◆ TASK DIRECTIONS ◆
Look through the entries below and extract exactly the lines from the one containing "arch_shell(white)" through the one containing "for node in", ends included.

◆ RECORDS PROVIDED ◆
** begin **

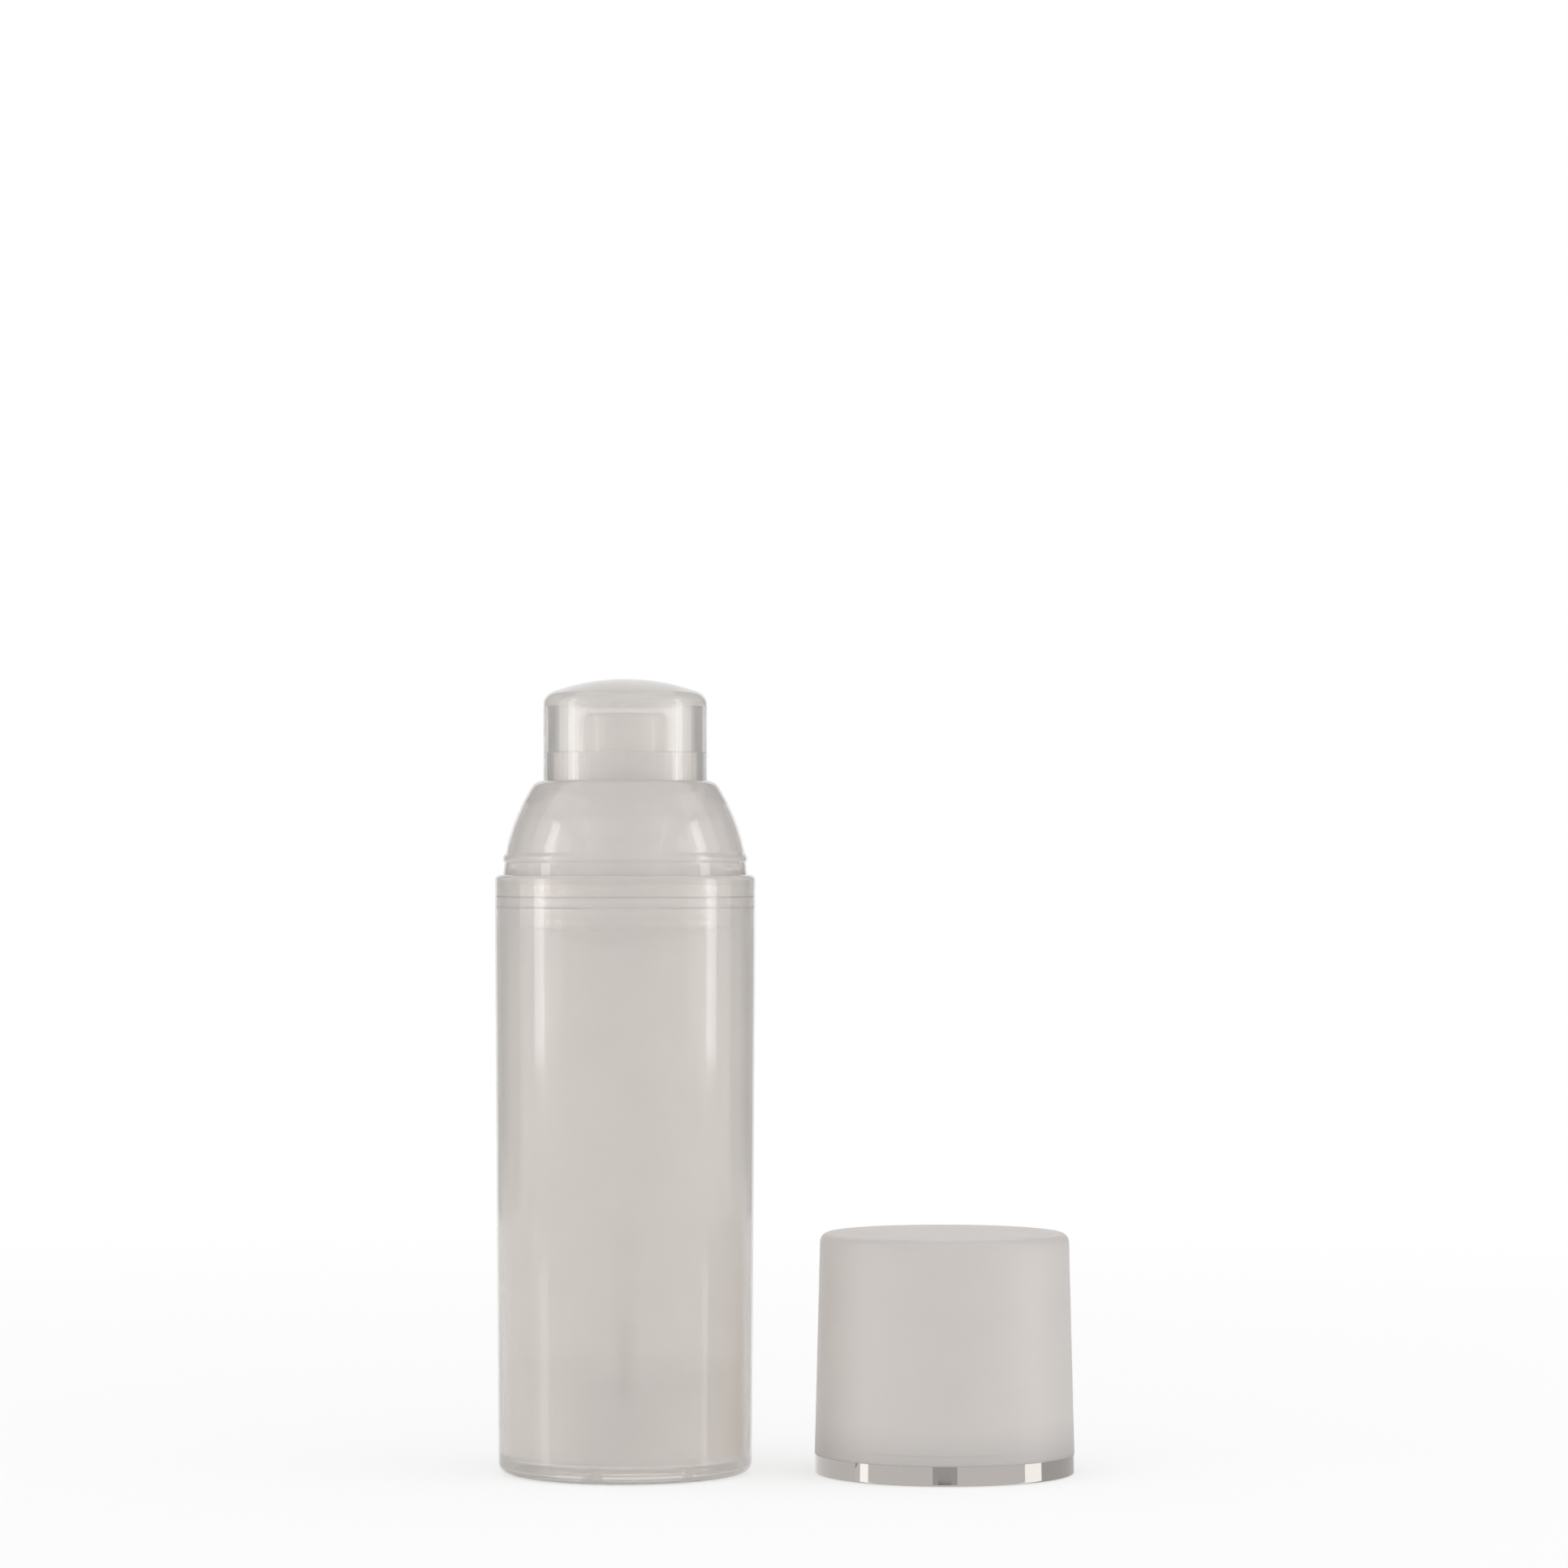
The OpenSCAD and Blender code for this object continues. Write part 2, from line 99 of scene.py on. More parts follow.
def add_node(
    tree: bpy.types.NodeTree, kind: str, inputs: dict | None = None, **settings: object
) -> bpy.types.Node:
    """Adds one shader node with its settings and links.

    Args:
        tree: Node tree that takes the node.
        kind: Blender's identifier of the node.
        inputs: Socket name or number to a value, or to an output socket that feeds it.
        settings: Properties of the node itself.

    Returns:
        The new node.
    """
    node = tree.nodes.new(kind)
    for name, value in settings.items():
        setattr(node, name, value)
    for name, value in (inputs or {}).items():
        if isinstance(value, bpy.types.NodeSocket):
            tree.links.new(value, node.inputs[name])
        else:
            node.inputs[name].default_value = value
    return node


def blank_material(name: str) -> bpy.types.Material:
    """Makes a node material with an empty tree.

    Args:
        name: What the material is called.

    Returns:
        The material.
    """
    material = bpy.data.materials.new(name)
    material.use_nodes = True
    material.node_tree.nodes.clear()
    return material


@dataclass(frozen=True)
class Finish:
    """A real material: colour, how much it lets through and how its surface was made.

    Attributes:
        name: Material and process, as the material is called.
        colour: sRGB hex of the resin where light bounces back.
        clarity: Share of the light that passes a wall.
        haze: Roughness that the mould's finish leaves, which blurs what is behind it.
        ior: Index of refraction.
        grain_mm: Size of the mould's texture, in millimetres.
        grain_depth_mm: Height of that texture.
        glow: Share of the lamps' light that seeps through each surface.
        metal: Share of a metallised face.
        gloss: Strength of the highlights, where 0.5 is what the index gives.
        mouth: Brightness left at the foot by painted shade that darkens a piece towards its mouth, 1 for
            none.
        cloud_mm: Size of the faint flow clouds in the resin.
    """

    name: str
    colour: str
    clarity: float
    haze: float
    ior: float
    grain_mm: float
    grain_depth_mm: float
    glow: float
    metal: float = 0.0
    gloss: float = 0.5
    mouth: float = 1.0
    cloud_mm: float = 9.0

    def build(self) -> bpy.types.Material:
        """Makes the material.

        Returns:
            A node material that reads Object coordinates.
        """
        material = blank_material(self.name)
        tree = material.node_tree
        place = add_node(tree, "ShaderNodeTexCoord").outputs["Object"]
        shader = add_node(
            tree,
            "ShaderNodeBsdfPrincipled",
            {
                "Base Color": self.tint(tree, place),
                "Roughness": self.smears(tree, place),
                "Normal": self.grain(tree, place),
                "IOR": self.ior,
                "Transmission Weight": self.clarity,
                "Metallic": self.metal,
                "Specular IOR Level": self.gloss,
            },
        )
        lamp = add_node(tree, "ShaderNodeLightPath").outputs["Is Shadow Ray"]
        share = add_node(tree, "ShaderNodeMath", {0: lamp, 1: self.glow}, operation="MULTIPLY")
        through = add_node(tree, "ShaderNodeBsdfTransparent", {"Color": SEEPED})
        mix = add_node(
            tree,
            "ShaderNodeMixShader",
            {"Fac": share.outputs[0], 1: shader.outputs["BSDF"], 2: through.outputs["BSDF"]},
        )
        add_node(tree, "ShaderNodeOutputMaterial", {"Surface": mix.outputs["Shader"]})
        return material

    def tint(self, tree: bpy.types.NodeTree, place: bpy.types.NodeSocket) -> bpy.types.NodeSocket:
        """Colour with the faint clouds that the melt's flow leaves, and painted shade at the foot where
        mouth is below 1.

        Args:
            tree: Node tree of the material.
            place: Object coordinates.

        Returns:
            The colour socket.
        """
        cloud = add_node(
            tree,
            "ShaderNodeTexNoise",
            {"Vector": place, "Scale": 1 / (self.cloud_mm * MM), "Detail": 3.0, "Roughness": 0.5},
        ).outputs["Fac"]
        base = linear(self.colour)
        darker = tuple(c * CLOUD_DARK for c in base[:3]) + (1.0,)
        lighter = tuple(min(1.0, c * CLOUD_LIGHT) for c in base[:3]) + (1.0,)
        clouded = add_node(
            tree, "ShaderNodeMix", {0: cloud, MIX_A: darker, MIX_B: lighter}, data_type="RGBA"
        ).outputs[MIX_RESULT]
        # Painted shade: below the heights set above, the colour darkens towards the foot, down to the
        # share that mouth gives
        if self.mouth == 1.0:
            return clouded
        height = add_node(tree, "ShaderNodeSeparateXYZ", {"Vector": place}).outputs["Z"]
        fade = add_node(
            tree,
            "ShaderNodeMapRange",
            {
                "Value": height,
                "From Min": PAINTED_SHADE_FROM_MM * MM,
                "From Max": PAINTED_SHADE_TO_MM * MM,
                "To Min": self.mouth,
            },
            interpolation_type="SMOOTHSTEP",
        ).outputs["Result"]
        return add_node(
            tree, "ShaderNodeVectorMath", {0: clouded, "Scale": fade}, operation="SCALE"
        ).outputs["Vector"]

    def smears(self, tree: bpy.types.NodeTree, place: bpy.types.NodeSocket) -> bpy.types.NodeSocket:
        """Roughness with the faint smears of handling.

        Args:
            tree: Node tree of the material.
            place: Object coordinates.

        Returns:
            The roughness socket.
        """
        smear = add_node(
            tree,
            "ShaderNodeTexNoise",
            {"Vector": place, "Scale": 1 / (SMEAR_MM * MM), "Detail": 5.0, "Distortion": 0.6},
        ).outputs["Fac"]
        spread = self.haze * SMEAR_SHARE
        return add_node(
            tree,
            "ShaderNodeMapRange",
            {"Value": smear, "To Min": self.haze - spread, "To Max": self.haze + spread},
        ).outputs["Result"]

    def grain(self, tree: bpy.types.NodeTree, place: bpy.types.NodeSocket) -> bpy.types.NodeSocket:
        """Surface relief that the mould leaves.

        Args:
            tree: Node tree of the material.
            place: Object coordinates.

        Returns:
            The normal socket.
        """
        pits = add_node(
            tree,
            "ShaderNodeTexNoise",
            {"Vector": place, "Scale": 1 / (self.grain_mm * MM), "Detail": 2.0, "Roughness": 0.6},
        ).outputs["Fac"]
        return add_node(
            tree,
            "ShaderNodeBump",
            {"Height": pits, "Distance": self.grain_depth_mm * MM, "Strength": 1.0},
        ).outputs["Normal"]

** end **
** begin **

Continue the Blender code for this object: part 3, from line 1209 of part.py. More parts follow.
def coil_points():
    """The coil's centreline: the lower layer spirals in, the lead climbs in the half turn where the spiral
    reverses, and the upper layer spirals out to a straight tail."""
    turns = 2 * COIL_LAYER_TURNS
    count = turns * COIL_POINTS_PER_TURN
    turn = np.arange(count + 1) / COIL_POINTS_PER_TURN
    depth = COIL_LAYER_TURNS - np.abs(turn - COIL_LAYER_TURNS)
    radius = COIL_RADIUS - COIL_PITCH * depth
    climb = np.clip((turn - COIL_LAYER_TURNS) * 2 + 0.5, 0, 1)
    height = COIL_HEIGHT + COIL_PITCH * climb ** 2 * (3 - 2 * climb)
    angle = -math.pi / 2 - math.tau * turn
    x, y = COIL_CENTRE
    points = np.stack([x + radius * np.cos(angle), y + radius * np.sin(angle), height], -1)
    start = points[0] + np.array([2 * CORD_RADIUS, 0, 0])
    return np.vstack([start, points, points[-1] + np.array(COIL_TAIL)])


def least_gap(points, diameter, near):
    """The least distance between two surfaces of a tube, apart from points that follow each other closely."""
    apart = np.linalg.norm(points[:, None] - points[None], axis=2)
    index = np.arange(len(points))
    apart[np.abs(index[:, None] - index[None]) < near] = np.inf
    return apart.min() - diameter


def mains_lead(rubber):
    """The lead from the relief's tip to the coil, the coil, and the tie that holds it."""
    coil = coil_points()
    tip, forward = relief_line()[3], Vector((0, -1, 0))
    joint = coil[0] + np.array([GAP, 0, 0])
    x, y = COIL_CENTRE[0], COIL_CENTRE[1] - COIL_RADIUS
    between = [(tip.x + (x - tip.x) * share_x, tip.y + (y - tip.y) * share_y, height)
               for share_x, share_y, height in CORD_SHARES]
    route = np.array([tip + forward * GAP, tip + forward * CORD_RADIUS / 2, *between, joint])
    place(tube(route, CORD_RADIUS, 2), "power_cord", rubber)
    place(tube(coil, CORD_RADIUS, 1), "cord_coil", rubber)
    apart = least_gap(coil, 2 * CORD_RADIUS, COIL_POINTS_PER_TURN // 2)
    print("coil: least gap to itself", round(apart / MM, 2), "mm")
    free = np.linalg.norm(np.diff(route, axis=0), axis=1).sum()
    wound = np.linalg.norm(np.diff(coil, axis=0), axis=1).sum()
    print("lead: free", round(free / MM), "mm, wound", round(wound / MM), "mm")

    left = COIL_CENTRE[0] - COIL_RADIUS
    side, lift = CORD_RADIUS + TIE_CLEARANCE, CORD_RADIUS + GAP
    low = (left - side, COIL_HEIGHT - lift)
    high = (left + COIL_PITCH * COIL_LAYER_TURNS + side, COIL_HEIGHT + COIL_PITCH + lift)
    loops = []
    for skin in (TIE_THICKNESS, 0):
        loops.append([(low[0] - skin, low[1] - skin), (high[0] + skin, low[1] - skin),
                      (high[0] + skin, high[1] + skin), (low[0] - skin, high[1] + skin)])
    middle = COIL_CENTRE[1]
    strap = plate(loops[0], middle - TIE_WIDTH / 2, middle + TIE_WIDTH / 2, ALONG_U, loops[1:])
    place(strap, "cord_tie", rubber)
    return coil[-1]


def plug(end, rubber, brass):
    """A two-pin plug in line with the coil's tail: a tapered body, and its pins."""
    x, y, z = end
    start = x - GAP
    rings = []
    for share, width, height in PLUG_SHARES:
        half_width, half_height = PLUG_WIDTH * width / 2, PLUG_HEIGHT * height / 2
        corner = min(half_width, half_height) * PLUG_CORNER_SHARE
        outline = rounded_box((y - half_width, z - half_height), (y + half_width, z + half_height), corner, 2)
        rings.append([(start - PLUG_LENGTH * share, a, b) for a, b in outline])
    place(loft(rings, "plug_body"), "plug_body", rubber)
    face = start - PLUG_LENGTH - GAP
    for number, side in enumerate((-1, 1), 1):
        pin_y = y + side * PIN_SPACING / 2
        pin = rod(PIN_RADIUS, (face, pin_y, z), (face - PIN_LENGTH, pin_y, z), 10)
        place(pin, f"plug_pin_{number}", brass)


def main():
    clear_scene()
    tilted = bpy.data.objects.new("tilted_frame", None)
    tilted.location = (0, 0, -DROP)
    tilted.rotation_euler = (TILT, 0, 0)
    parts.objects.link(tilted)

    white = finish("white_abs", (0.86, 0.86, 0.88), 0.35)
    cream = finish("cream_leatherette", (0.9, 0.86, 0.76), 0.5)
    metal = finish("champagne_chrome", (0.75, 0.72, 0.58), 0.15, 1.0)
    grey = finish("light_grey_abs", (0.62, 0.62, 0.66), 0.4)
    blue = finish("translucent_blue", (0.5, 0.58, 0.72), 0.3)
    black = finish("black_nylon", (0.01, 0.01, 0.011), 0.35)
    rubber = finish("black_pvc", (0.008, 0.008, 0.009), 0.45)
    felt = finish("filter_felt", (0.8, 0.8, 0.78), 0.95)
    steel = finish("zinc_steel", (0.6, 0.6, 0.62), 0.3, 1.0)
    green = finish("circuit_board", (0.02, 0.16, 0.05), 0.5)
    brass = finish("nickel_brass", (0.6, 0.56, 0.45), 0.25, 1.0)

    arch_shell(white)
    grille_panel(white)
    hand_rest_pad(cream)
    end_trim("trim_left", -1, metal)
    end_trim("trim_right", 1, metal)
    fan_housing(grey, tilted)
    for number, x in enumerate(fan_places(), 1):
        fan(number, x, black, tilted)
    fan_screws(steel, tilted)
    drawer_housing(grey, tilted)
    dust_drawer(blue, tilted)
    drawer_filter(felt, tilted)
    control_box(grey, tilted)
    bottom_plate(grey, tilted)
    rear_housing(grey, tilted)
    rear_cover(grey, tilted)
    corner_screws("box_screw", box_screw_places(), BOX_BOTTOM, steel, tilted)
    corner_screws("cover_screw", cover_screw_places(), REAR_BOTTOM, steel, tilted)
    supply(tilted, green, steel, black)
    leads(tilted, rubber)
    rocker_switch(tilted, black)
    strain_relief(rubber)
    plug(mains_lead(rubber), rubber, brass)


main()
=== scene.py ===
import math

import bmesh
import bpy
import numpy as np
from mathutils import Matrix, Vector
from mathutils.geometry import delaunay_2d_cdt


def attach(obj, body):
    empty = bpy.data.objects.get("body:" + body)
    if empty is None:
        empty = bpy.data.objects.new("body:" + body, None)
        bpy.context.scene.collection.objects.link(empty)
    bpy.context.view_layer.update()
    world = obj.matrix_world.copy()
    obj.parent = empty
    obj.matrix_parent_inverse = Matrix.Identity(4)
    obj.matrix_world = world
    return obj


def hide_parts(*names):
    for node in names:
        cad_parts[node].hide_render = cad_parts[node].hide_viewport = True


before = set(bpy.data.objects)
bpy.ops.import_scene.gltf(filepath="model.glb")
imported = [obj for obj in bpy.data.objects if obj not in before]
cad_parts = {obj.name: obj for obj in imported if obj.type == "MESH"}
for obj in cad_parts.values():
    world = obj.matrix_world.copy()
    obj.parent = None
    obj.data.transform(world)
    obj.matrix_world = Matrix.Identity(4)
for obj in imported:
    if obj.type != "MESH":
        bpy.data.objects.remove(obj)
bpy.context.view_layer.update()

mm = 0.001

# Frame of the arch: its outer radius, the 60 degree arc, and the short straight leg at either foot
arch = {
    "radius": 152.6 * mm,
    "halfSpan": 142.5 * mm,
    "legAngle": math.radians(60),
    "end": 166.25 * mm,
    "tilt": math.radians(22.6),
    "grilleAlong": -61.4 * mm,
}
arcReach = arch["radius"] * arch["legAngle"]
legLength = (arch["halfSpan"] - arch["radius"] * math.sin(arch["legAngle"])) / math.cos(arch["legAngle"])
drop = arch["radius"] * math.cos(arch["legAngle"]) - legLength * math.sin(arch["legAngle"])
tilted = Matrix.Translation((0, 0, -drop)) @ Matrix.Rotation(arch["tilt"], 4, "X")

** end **

◆ SOLUTION FOR THIS PROBLEM ◆
    arch_shell(white)
    grille_panel(white)
    hand_rest_pad(cream)
    end_trim("trim_left", -1, metal)
    end_trim("trim_right", 1, metal)
    fan_housing(grey, tilted)
    for number, x in enumerate(fan_places(), 1):
        fan(number, x, black, tilted)
    fan_screws(steel, tilted)
    drawer_housing(grey, tilted)
    dust_drawer(blue, tilted)
    drawer_filter(felt, tilted)
    control_box(grey, tilted)
    bottom_plate(grey, tilted)
    rear_housing(grey, tilted)
    rear_cover(grey, tilted)
    corner_screws("box_screw", box_screw_places(), BOX_BOTTOM, steel, tilted)
    corner_screws("cover_screw", cover_screw_places(), REAR_BOTTOM, steel, tilted)
    supply(tilted, green, steel, black)
    leads(tilted, rubber)
    rocker_switch(tilted, black)
    strain_relief(rubber)
    plug(mains_lead(rubber), rubber, brass)


main()
=== scene.py ===
import math

import bmesh
import bpy
import numpy as np
from mathutils import Matrix, Vector
from mathutils.geometry import delaunay_2d_cdt


def attach(obj, body):
    empty = bpy.data.objects.get("body:" + body)
    if empty is None:
        empty = bpy.data.objects.new("body:" + body, None)
        bpy.context.scene.collection.objects.link(empty)
    bpy.context.view_layer.update()
    world = obj.matrix_world.copy()
    obj.parent = empty
    obj.matrix_parent_inverse = Matrix.Identity(4)
    obj.matrix_world = world
    return obj


def hide_parts(*names):
    for node in names:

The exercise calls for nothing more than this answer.